# [Short problem]
Tally the lines that contain the string "from" and give the number by itself.

[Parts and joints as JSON]
============

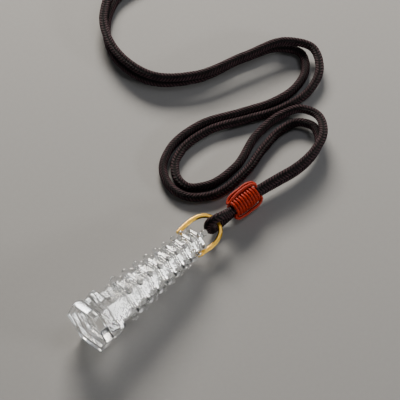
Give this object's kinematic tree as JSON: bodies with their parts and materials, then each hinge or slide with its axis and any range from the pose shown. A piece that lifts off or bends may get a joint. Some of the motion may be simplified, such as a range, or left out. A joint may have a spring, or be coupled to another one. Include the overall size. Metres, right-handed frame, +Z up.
{
  "type": "pagoda pendant",
  "caption": "Clear faceted crystal tower with stepped eaves, hung from a flat arched bail on a looped braided cord with a wound slide knot.",
  "frame": {"origin": "on the surface it lies on, under the middle of the box of the tower and its bail", "axes": "+X along the tower from its foot towards its tip and the bail, +Z up, +Y towards the side where the cord is laid"},
  "size_m": [0.1558, 0.0885, 0.0145],
  "materials": {
    "crystal": "polished clear",
    "bail_metal": "satin face, polished edges",
    "knot_thread": "waxed thread",
    "cord_braid": "fine braid, soft sheen"
  },
  "bodies": {
    "root": {"pagoda": "crystal", "bail": "bail_metal", "bail_pin": "bail_metal", "slide_knot": "knot_thread", "neck_cord": "cord_braid"}
  },
  "joints": []
}
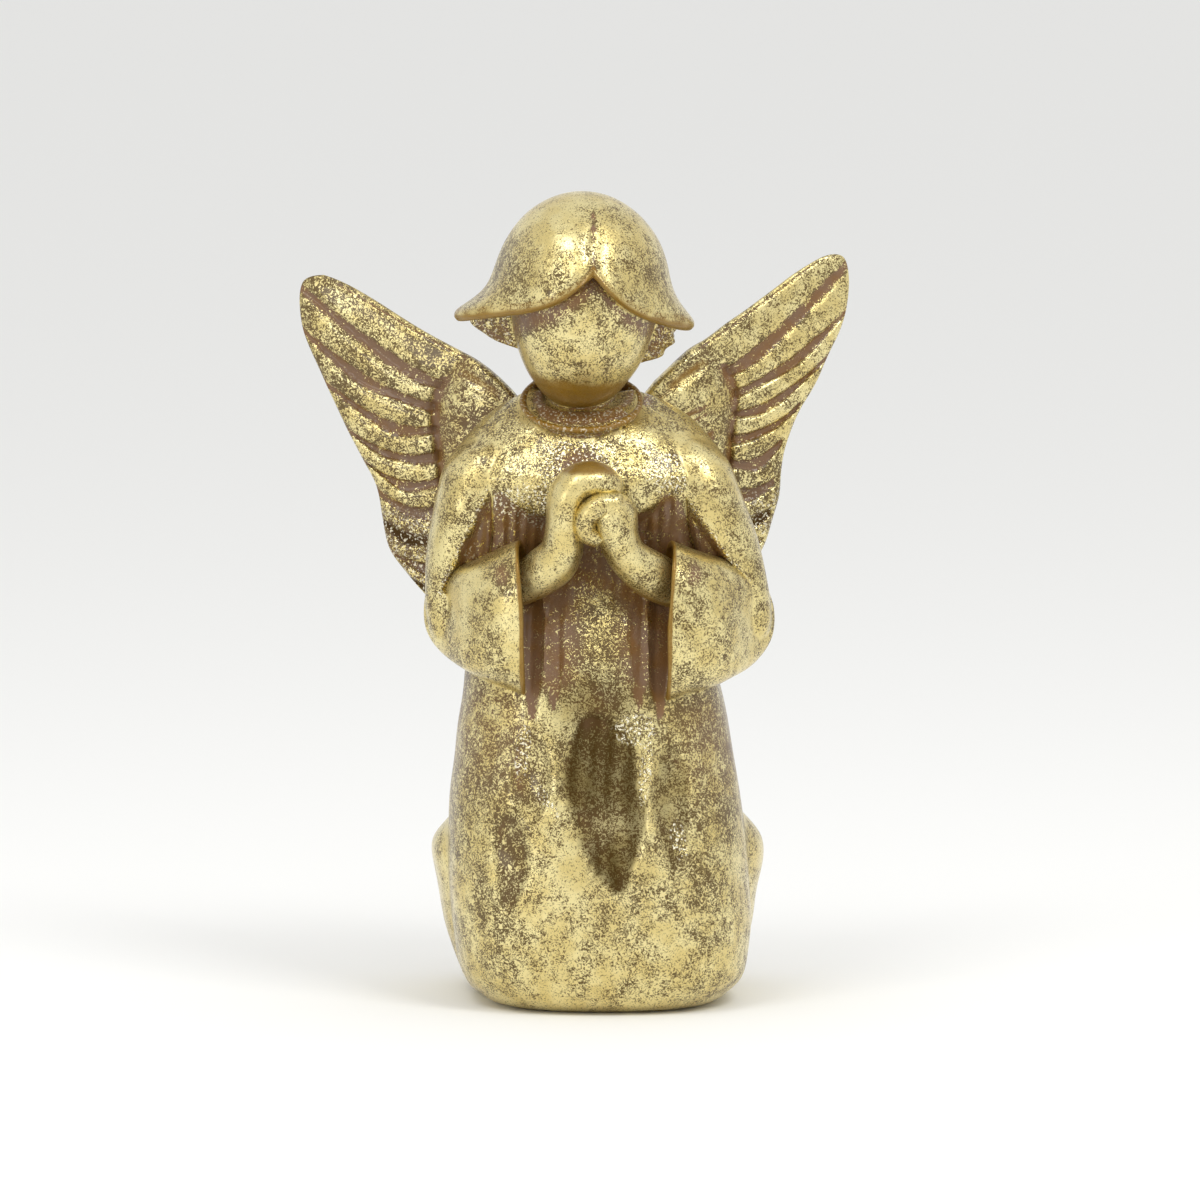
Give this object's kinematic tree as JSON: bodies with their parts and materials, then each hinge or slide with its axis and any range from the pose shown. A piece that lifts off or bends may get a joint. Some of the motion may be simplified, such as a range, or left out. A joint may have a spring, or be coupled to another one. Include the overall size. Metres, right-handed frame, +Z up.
{
  "type": "kneeling angel figurine",
  "caption": "Kneeling robed angel with folded hands, bell sleeves, a blank face, bobbed hair and raised feathered wings, cast in one piece with an antique gold leaf finish.",
  "frame": {"origin": "on the flat underside, below the middle of the robe", "axes": "+Z up; the figure faces -Y; +X to the right of a viewer in front"},
  "size_m": [0.1222, 0.0797, 0.179],
  "materials": {
    "gilding": "antique gold leaf, worn to a red-brown ground in its hollows, under clear amber varnish"
  },
  "bodies": {
    "root": {"angel_figure": "gilding"}
  },
  "joints": []
}
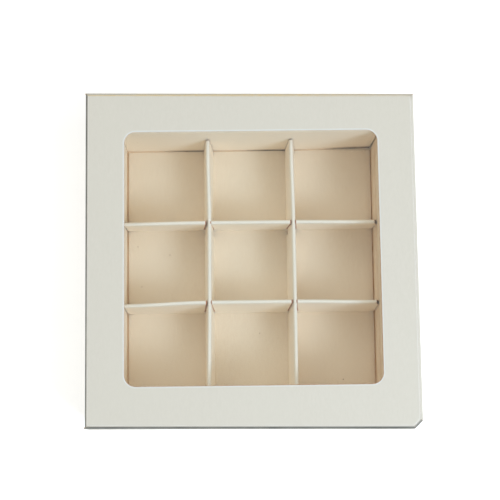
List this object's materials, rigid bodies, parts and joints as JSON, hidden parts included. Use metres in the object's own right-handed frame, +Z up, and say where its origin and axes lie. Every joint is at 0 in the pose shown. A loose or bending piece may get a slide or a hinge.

============

# [Answer to this task]
4